═══ Dataset excerpts ═══

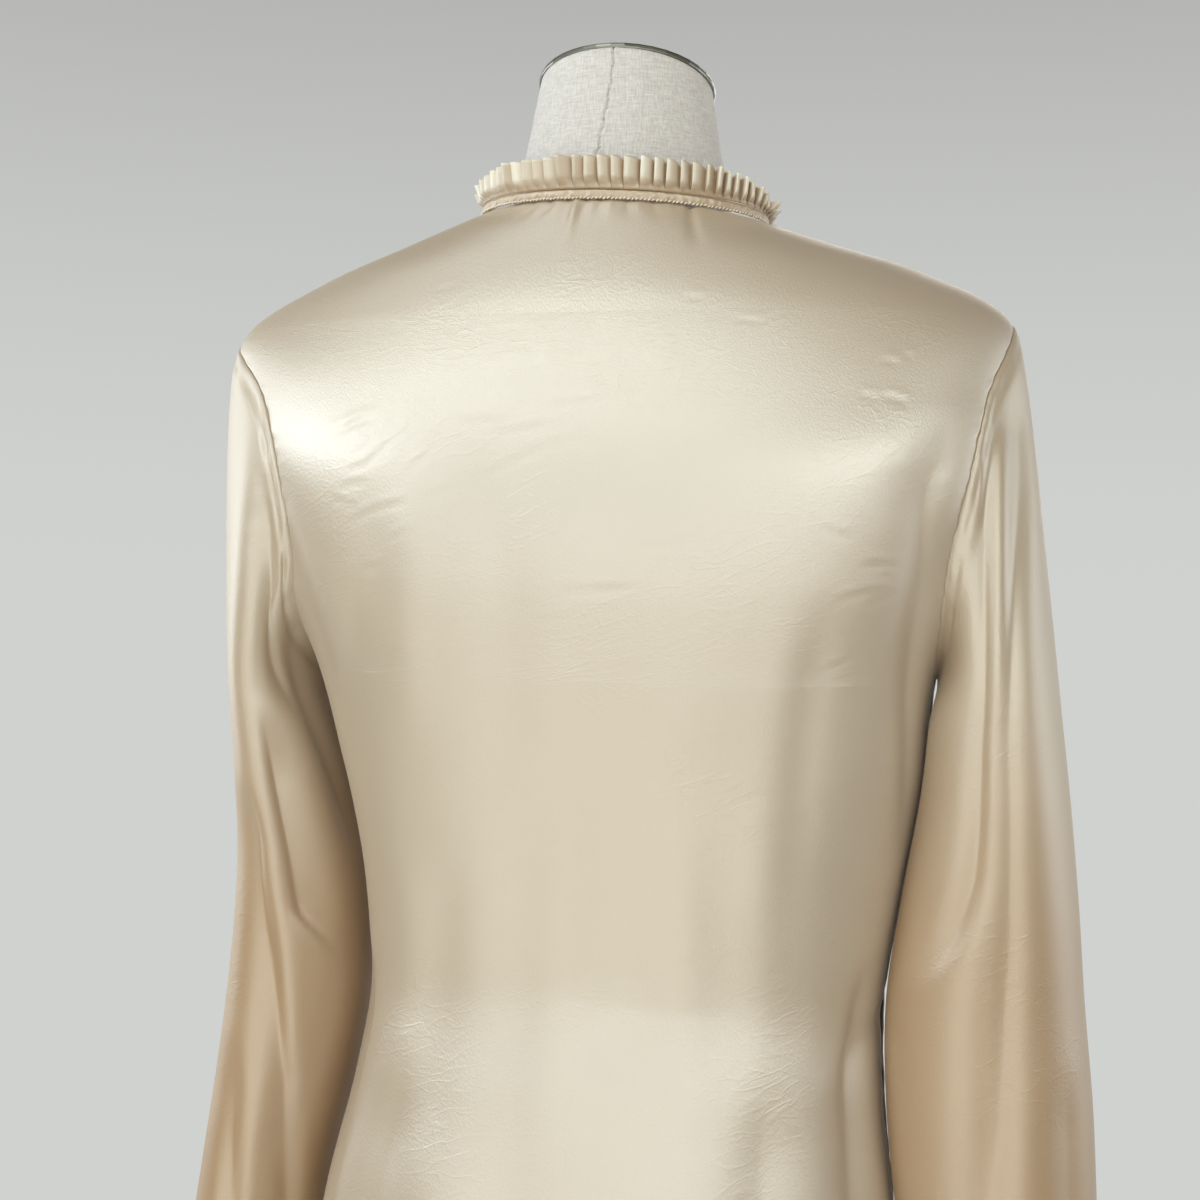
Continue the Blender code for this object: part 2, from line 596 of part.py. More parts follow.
def build_form(linen, metal, painted, collection):
    """The torso and neck as one closed body, then the cap, pole and base."""
    levels = np.linspace(0, len(FORM_RINGS) - 1, FORM_ROWS + 1)
    turn = -np.arange(FORM_ROUND) * 360.0 / FORM_ROUND
    grid = ring_point(FORM, levels[:, None], turn[None, :])
    rows, columns = grid.shape[:2]
    faces = grid_faces(rows, columns, True).tolist()
    faces.append(list(range(columns))[::-1])
    faces.append([(rows - 1) * columns + i for i in range(columns)])
    mesh = bpy.data.meshes.new("form_torso")
    mesh.from_pydata(to_metres(grid.reshape(-1, 3)).tolist(), [], faces)
    mesh.shade_smooth()
    add_object("form_torso", mesh, linen, collection)

    names, form = FORM
    top = form[-1]
    tilt = math.atan(top[names["tilt"]])
    lift = SEAM_GAP + CAP_THICKNESS / 2
    middle = np.array((
        0.0,
        top[names["y_side"]] - math.sin(tilt) * lift,
        top[names["z_side"]] + math.cos(tilt) * lift,
    ))
    radius = top[names["half_width"]] + CAP_OVERHANG
    bpy.ops.mesh.primitive_cylinder_add(
        vertices=40, radius=radius * MM, depth=CAP_THICKNESS * MM, location=to_metres(middle),
        rotation=(tilt, 0.0, 0.0),
    )
    cap = bpy.context.object
    adopt(cap, "neck_cap", metal, collection)
    edge = cap.modifiers.new("edge", "BEVEL")
    edge.width = CAP_ROUNDING * MM
    edge.segments = 2

    flange_top = form[0, names["z_side"]] + NECK_SEAM_HEIGHT - SEAM_GAP
    flange = [(radius, flange_top + height) for radius, height in FLANGE_PROFILE]
    turned("pole_flange", flange, metal, collection, 32)
    pole_top, pole_foot = flange[-1][1] - SEAM_GAP, BASE_PROFILE[0][1] + SEAM_GAP
    pole = ((0.0, pole_top), (POLE_RADIUS, pole_top), (POLE_RADIUS, pole_foot), (0.0, pole_foot))
    turned("pole", pole, metal, collection, 24)
    turned("base", BASE_PROFILE, painted, collection, 48)


def adopt(made, name, finish, collection):
    """Names a primitive, gives it its finish and moves it to the object's collection."""
    made.name = name
    made.data.name = name
    made.data.materials.append(finish)
    for holder in list(made.users_collection):
        holder.objects.unlink(made)
    collection.objects.link(made)


def turned(name, profile, finish, collection, steps):
    """A profile (radius, height) turned about the stand's axis."""
    mesh = bpy.data.meshes.new(name)
    points = [(radius * MM, 0.0, height * MM) for radius, height in profile]
    mesh.from_pydata(points, [(i, i + 1) for i in range(len(points) - 1)], [])
    made = add_object(name, mesh, finish, collection)
    spin = made.modifiers.new("turn", "SCREW")
    spin.steps = steps
    spin.render_steps = steps
    spin.use_merge_vertices = True
    spin.merge_threshold = 0.00001
    spin.use_smooth_shade = True
    return made


def main():
    for old in list(bpy.data.objects):
        bpy.data.objects.remove(old)
    collection = bpy.data.collections.new("silk_blouse")
    bpy.context.scene.collection.children.link(collection)
    silk = material("silk_satin", "DCCFB8", 0.32)
    pearl = material("shell_button", "EDE6D8", 0.25)
    linen = material("linen_cover", "D4D4D0", 0.9)
    steel = material("brushed_steel", "8B8B86", 0.35, 1.0)
    painted = material("painted_iron", "3A3936", 0.5)
    build_back(silk, collection)
    for side in ("left", "right"):
        build_front(side, silk, collection)
        build_sleeve(side, silk, collection)
        build_cuff(side, silk, pearl, collection)
    build_neck(silk, collection)
    build_front_buttons(pearl, collection)
    build_form(linen, steel, painted, collection)


main()
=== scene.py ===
# %% [markdown]
# # A silk blouse on a dress form
# The blouse is champagne silk satin: a one-piece back gathered into a narrow neck band with a pleated
# ruffle, two fronts with seven buttons, long set-in sleeves and narrow cuffs. It hangs on a
# limbless dress form with a pole and a round base.
# Every piece of cloth is worked out as a surface of two parameters with numpy, so that folds and
# creases can be placed exactly, and is then given a thin wall. A cloth simulation was the other way,
# but it can't be told where a crease goes.

# %% The frame: the CAD model that every piece has to fit
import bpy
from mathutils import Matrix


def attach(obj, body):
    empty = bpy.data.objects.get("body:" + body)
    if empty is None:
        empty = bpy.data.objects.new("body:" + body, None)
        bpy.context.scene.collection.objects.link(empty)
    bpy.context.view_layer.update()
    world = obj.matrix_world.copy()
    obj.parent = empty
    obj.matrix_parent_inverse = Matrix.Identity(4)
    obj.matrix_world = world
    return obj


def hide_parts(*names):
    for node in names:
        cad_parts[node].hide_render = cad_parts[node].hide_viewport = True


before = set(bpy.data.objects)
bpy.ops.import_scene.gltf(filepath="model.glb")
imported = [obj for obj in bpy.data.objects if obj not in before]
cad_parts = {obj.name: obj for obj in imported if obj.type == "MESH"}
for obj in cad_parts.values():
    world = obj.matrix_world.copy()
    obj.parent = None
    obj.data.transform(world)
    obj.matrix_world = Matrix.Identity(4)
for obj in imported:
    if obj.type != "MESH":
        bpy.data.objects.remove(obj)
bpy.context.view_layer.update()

# %% Modules and units
import math

import bpy
import numpy as np
from mathutils import Matrix, Vector

MM = 0.001
SIDES = (("left", 1), ("right", -1))
NECK_SEAM_HEIGHT = 1415.0  # tables are in millimetres, with heights from the neck seam at centre back
HEM_DROP = 620.0
SILK = 0.5  # wall of the shown cloth; real silk satin is about 0.15 mm thick
SEAM_GAP = 0.3
CHEST_HEIGHT = 1.15  # metres, where the lights aim

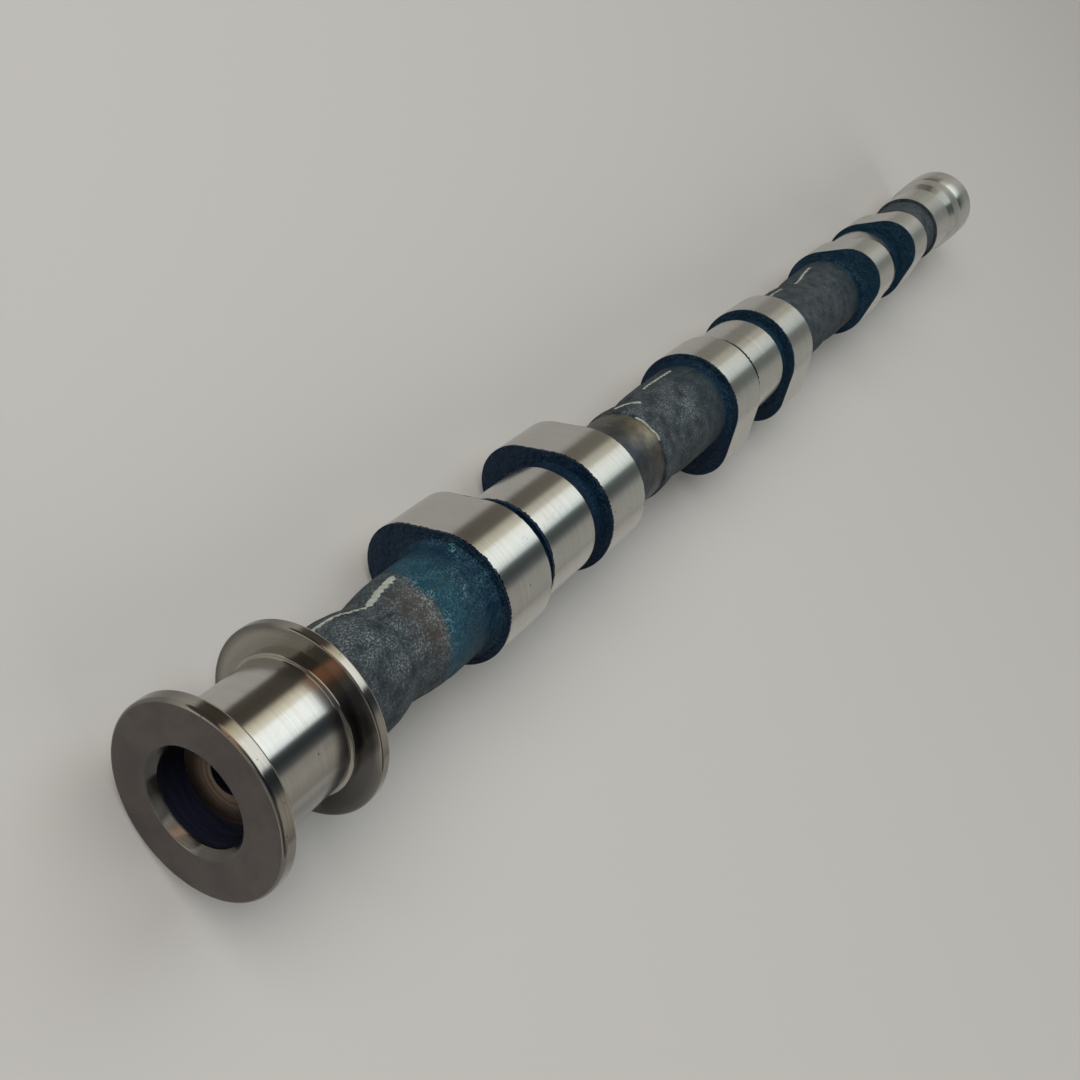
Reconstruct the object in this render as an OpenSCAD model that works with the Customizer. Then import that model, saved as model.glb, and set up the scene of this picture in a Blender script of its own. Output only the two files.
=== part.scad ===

═══

= Written request =
Would you restate each of the entries word for word?

= Output for this task =
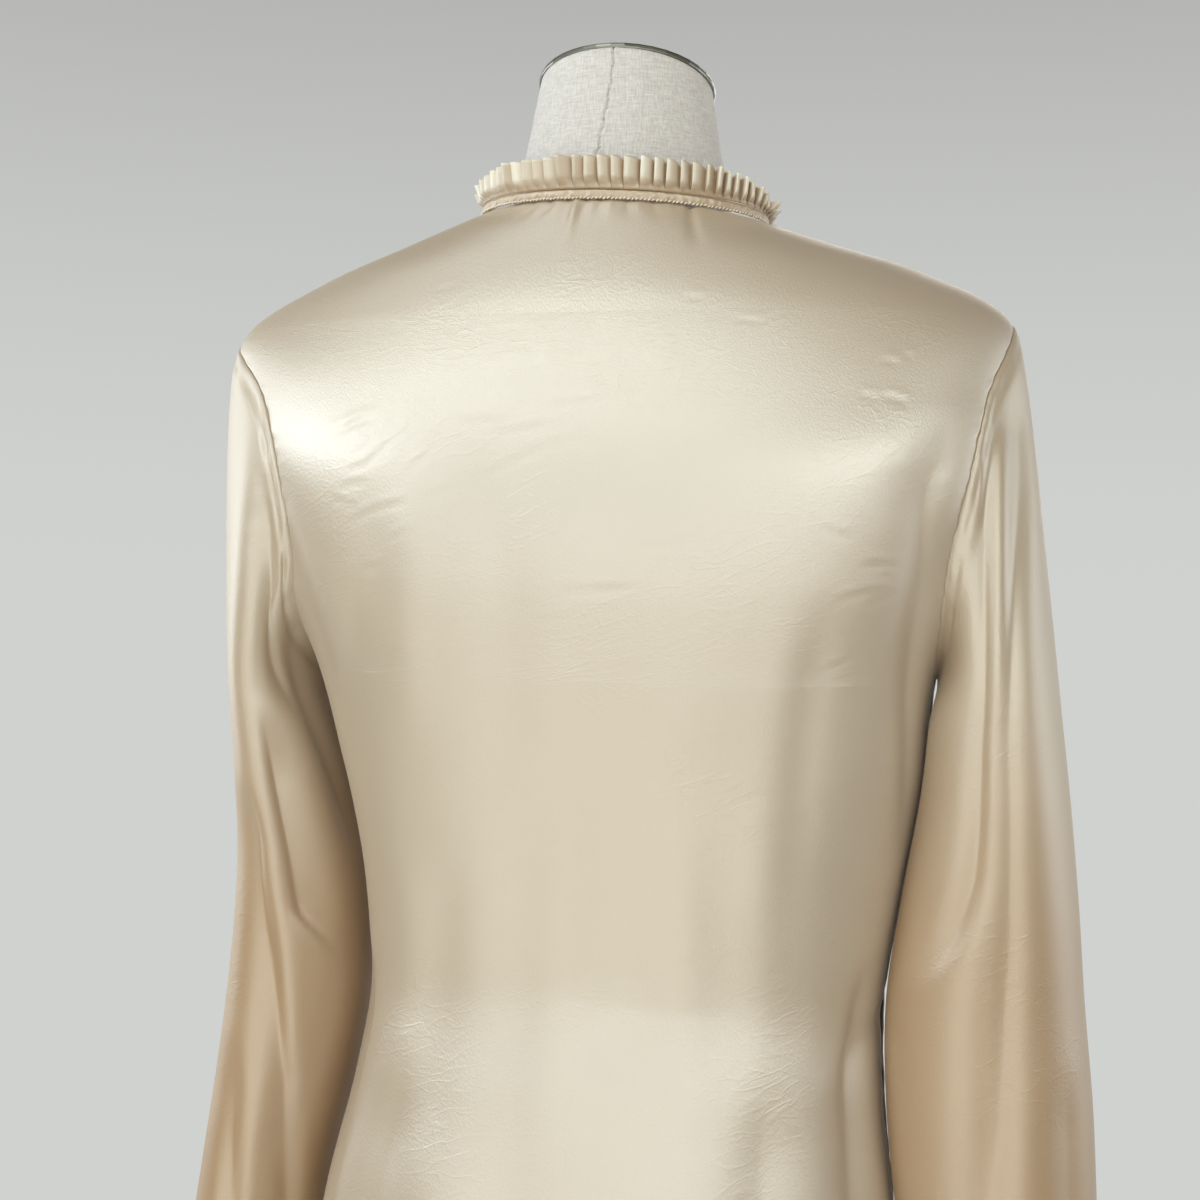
Continue the Blender code for this object: part 2, from line 596 of part.py. More parts follow.
def build_form(linen, metal, painted, collection):
    """The torso and neck as one closed body, then the cap, pole and base."""
    levels = np.linspace(0, len(FORM_RINGS) - 1, FORM_ROWS + 1)
    turn = -np.arange(FORM_ROUND) * 360.0 / FORM_ROUND
    grid = ring_point(FORM, levels[:, None], turn[None, :])
    rows, columns = grid.shape[:2]
    faces = grid_faces(rows, columns, True).tolist()
    faces.append(list(range(columns))[::-1])
    faces.append([(rows - 1) * columns + i for i in range(columns)])
    mesh = bpy.data.meshes.new("form_torso")
    mesh.from_pydata(to_metres(grid.reshape(-1, 3)).tolist(), [], faces)
    mesh.shade_smooth()
    add_object("form_torso", mesh, linen, collection)

    names, form = FORM
    top = form[-1]
    tilt = math.atan(top[names["tilt"]])
    lift = SEAM_GAP + CAP_THICKNESS / 2
    middle = np.array((
        0.0,
        top[names["y_side"]] - math.sin(tilt) * lift,
        top[names["z_side"]] + math.cos(tilt) * lift,
    ))
    radius = top[names["half_width"]] + CAP_OVERHANG
    bpy.ops.mesh.primitive_cylinder_add(
        vertices=40, radius=radius * MM, depth=CAP_THICKNESS * MM, location=to_metres(middle),
        rotation=(tilt, 0.0, 0.0),
    )
    cap = bpy.context.object
    adopt(cap, "neck_cap", metal, collection)
    edge = cap.modifiers.new("edge", "BEVEL")
    edge.width = CAP_ROUNDING * MM
    edge.segments = 2

    flange_top = form[0, names["z_side"]] + NECK_SEAM_HEIGHT - SEAM_GAP
    flange = [(radius, flange_top + height) for radius, height in FLANGE_PROFILE]
    turned("pole_flange", flange, metal, collection, 32)
    pole_top, pole_foot = flange[-1][1] - SEAM_GAP, BASE_PROFILE[0][1] + SEAM_GAP
    pole = ((0.0, pole_top), (POLE_RADIUS, pole_top), (POLE_RADIUS, pole_foot), (0.0, pole_foot))
    turned("pole", pole, metal, collection, 24)
    turned("base", BASE_PROFILE, painted, collection, 48)


def adopt(made, name, finish, collection):
    """Names a primitive, gives it its finish and moves it to the object's collection."""
    made.name = name
    made.data.name = name
    made.data.materials.append(finish)
    for holder in list(made.users_collection):
        holder.objects.unlink(made)
    collection.objects.link(made)


def turned(name, profile, finish, collection, steps):
    """A profile (radius, height) turned about the stand's axis."""
    mesh = bpy.data.meshes.new(name)
    points = [(radius * MM, 0.0, height * MM) for radius, height in profile]
    mesh.from_pydata(points, [(i, i + 1) for i in range(len(points) - 1)], [])
    made = add_object(name, mesh, finish, collection)
    spin = made.modifiers.new("turn", "SCREW")
    spin.steps = steps
    spin.render_steps = steps
    spin.use_merge_vertices = True
    spin.merge_threshold = 0.00001
    spin.use_smooth_shade = True
    return made


def main():
    for old in list(bpy.data.objects):
        bpy.data.objects.remove(old)
    collection = bpy.data.collections.new("silk_blouse")
    bpy.context.scene.collection.children.link(collection)
    silk = material("silk_satin", "DCCFB8", 0.32)
    pearl = material("shell_button", "EDE6D8", 0.25)
    linen = material("linen_cover", "D4D4D0", 0.9)
    steel = material("brushed_steel", "8B8B86", 0.35, 1.0)
    painted = material("painted_iron", "3A3936", 0.5)
    build_back(silk, collection)
    for side in ("left", "right"):
        build_front(side, silk, collection)
        build_sleeve(side, silk, collection)
        build_cuff(side, silk, pearl, collection)
    build_neck(silk, collection)
    build_front_buttons(pearl, collection)
    build_form(linen, steel, painted, collection)


main()
=== scene.py ===
# %% [markdown]
# # A silk blouse on a dress form
# The blouse is champagne silk satin: a one-piece back gathered into a narrow neck band with a pleated
# ruffle, two fronts with seven buttons, long set-in sleeves and narrow cuffs. It hangs on a
# limbless dress form with a pole and a round base.
# Every piece of cloth is worked out as a surface of two parameters with numpy, so that folds and
# creases can be placed exactly, and is then given a thin wall. A cloth simulation was the other way,
# but it can't be told where a crease goes.

# %% The frame: the CAD model that every piece has to fit
import bpy
from mathutils import Matrix


def attach(obj, body):
    empty = bpy.data.objects.get("body:" + body)
    if empty is None:
        empty = bpy.data.objects.new("body:" + body, None)
        bpy.context.scene.collection.objects.link(empty)
    bpy.context.view_layer.update()
    world = obj.matrix_world.copy()
    obj.parent = empty
    obj.matrix_parent_inverse = Matrix.Identity(4)
    obj.matrix_world = world
    return obj


def hide_parts(*names):
    for node in names:
        cad_parts[node].hide_render = cad_parts[node].hide_viewport = True


before = set(bpy.data.objects)
bpy.ops.import_scene.gltf(filepath="model.glb")
imported = [obj for obj in bpy.data.objects if obj not in before]
cad_parts = {obj.name: obj for obj in imported if obj.type == "MESH"}
for obj in cad_parts.values():
    world = obj.matrix_world.copy()
    obj.parent = None
    obj.data.transform(world)
    obj.matrix_world = Matrix.Identity(4)
for obj in imported:
    if obj.type != "MESH":
        bpy.data.objects.remove(obj)
bpy.context.view_layer.update()

# %% Modules and units
import math

import bpy
import numpy as np
from mathutils import Matrix, Vector

MM = 0.001
SIDES = (("left", 1), ("right", -1))
NECK_SEAM_HEIGHT = 1415.0  # tables are in millimetres, with heights from the neck seam at centre back
HEM_DROP = 620.0
SILK = 0.5  # wall of the shown cloth; real silk satin is about 0.15 mm thick
SEAM_GAP = 0.3
CHEST_HEIGHT = 1.15  # metres, where the lights aim

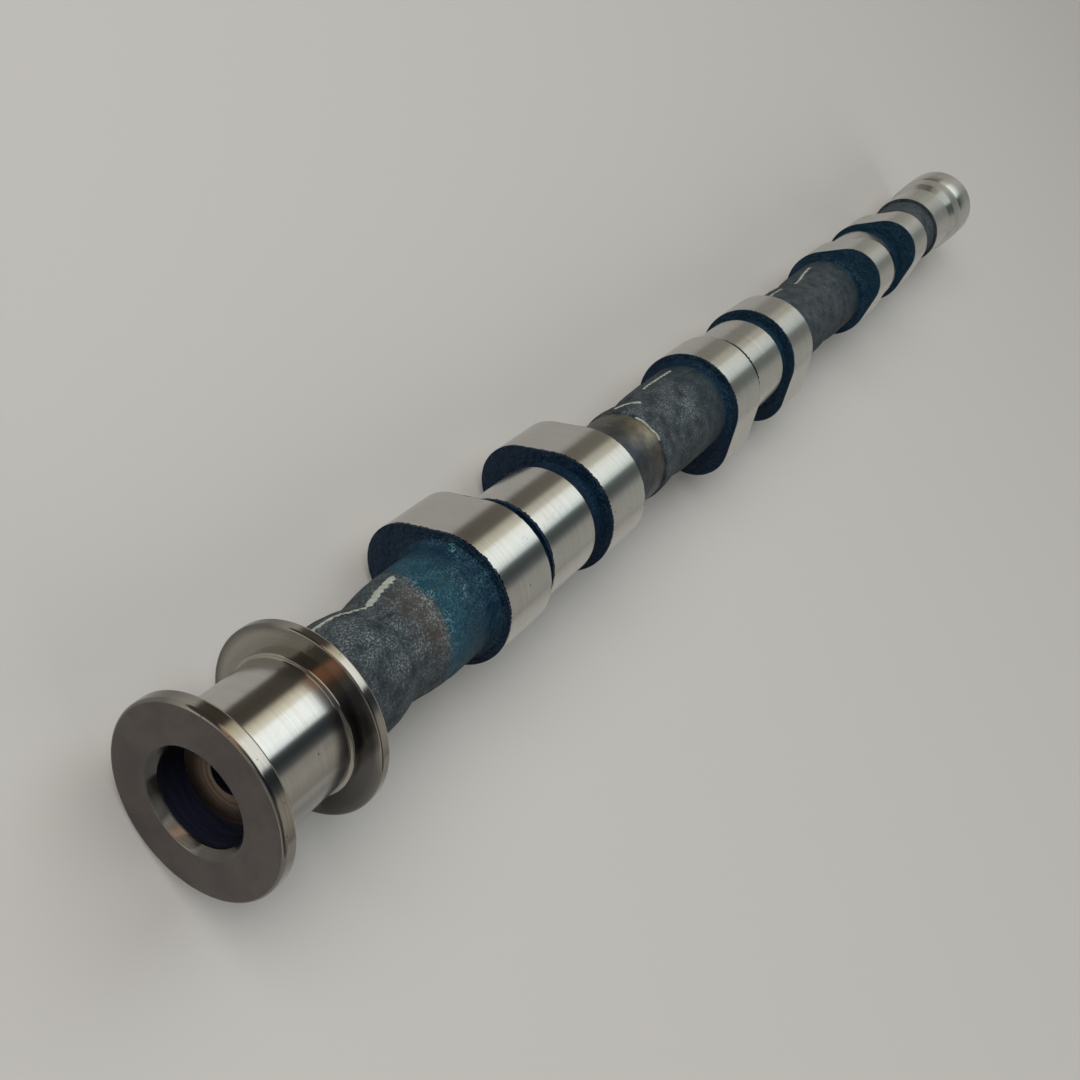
Reconstruct the object in this render as an OpenSCAD model that works with the Customizer. Then import that model, saved as model.glb, and set up the scene of this picture in a Blender script of its own. Output only the two files.
=== part.scad ===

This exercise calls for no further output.